Soon it was time for the real purpose of the trip: a wander back down into Windermere and hot chocolate and cake at 'Homeground'!!

Saturday 13 April 2019

Lake District, April 2019, Day 4

We were able to enjoy a lazy start today as we had guests arriving:  Thomas was coming for the weekend and close friends, Linda and Steve were joining us for the day.  We had no really set plans and so, when all had arrived, we lingered over coffee and cake.  Eventually we drove the short distance to Stavely for an excellent lunch in Wilf's.  It was then time to gird our loins for a walk.  I had picked up a walks leaflet for Stavely last year and the one up nearby Reston Scar looked to have potential.

Following the back lanes in the village we soon found ourselves climbing quite steeply up, first through farmland and then up onto the open fell.  Although a relatively short walk it completed a round of the fell and gave excellent views across to the Conisiton and Langdale fells with The Scafells just peeping through with snow on the summit.  We also enjoyed the vista up to the head of Kentmere and the Kentmere Horseshoe, a walk to look forward to when I am running on all four cylinders again.
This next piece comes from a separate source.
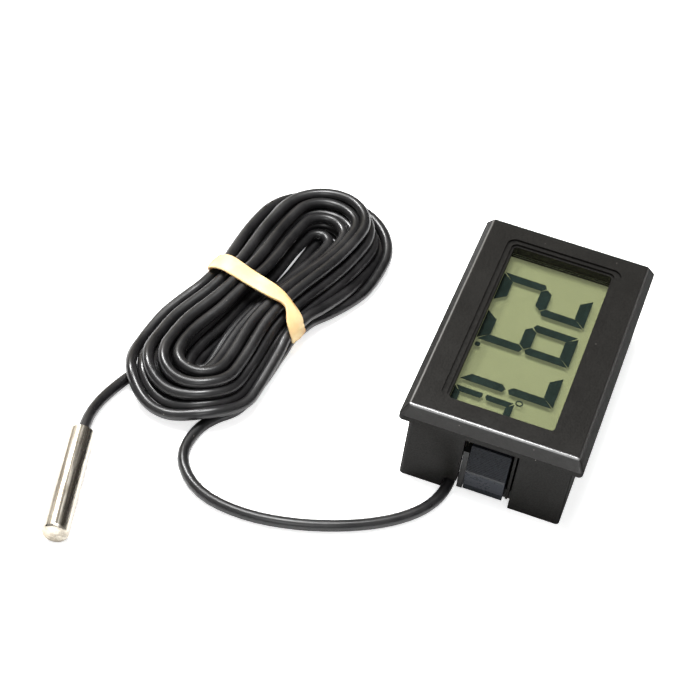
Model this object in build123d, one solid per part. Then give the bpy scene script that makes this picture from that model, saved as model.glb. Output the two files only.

There were plenty of signs of spring around, especially lower down and, as we descended to the road, I was able to photography flowers of a larch tree which would form this year's new cones.

Friday 12 April 2019

Lake District, April 2019, Day 3.

Ready for a 'quiet day' Heather and I had a lazy start relaxing over breakfast and books in the morning, before feeling the urge for a walk over to Stavely and Wilf's Cafe.  I decided to take the telephoto lens as I was determined to get some images of the herdwick sheep or herdy's as they are affectionately known by the locals.  It is always a pleasant walk over to Stavely and today was no exception.  After refuelling in Wilf's we wandered back the long way.  Blackthorn blossom was looking good and I was fascinated by the mossy growth on the top of the stone walls which are landscapes in miniature.